Long fins are very good at ripping their tails on things and also sticking them into filters so youd need to consider how you set up their tank.
But fems and pk are really good jumpers which is their main downfall.

As a general rule males are more beautiful and females are more cute so it really depends on what you're after, beauty or cutie


----------



## NickAu (Sep 28, 2015)

I went with cute,I love short tail bettas means I can run a filter.


----------



## BettaSplendid (Jul 12, 2015)

My female is quick and active and notices everything. Very puppy-like personality
Playful. I never see her lounge. I have never seen her sleep. She is very focused on her people. I am impressed by how big she has gotten, too, and her fins are full and beautiful. I like her tiny mouth and large eyes.


----------



## BettaStarter24 (Mar 24, 2014)

I used to be male only. but I fell in love with females' personalities and I now have 3 females. It's all up to you, I love my females but I still really like my males. Plakats are great.


----------



## BettaBeau (May 14, 2014)

InfraRed is my first female betta. I like the females because they are smaller than males, and since their fins don't get as long they are sold in pet stores at a younger age than the males. You get to see her fins grow. One thing I don't like as much is that she always looks bloated because of her eggs, but that is okay.


----------



## Aqua Aurora (Oct 4, 2013)

I have both (more male than females as they're more commonly sold), I enjoy my boys but my girl is adorable too.


----------



## Olivia27 (Nov 26, 2015)

Females for the win. Here's why:

I purchased Seren from a privately-owned pet shop that breeds their own Bettas. They priced their males based on fin structures and coloration etc, so if I wanted to go with whichever caught my eyes I'm running the risk of paying at least $20. The ones that they sell for $6 are basically Petco Bettas whose health cannot be guaranteed. The females, however, cost $6 no matter what. Now keep in mind that Seren is a beautiful multicolored fish with flashy scales that could easily run for $20 say she was born a male. This pattern (females cost less) seem to hold true wherever you go as far as I know. So that's one thing to consider. 
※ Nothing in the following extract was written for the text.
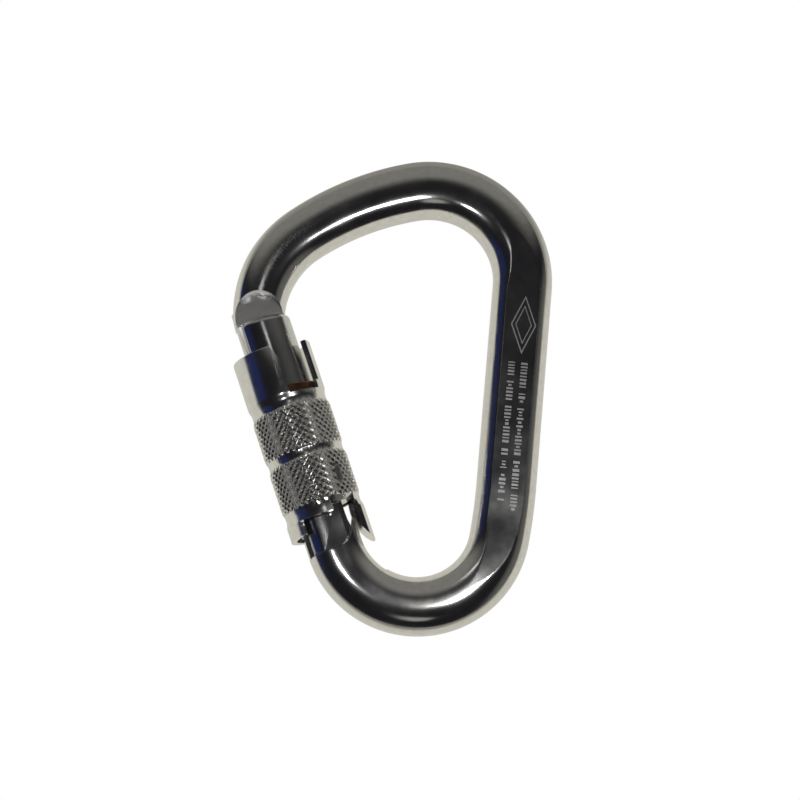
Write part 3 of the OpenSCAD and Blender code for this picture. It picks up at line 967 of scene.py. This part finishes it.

Personality-wise, I found my male to be more unwelcoming towards the presence of fingers in his tank compared to my females. I still remember how he would flare and nip, the Betta language equivalent of "F off". He also had the tendency to bite his own tail because it's so long he mistook it for another male. That being said, he was very active and a little more fun to watch than my girls. He was never too scared to explore new tank ornaments and swim in circles around it. My girls are more laid-back and careful, though being a Betta they're still more active than most fishes.


----------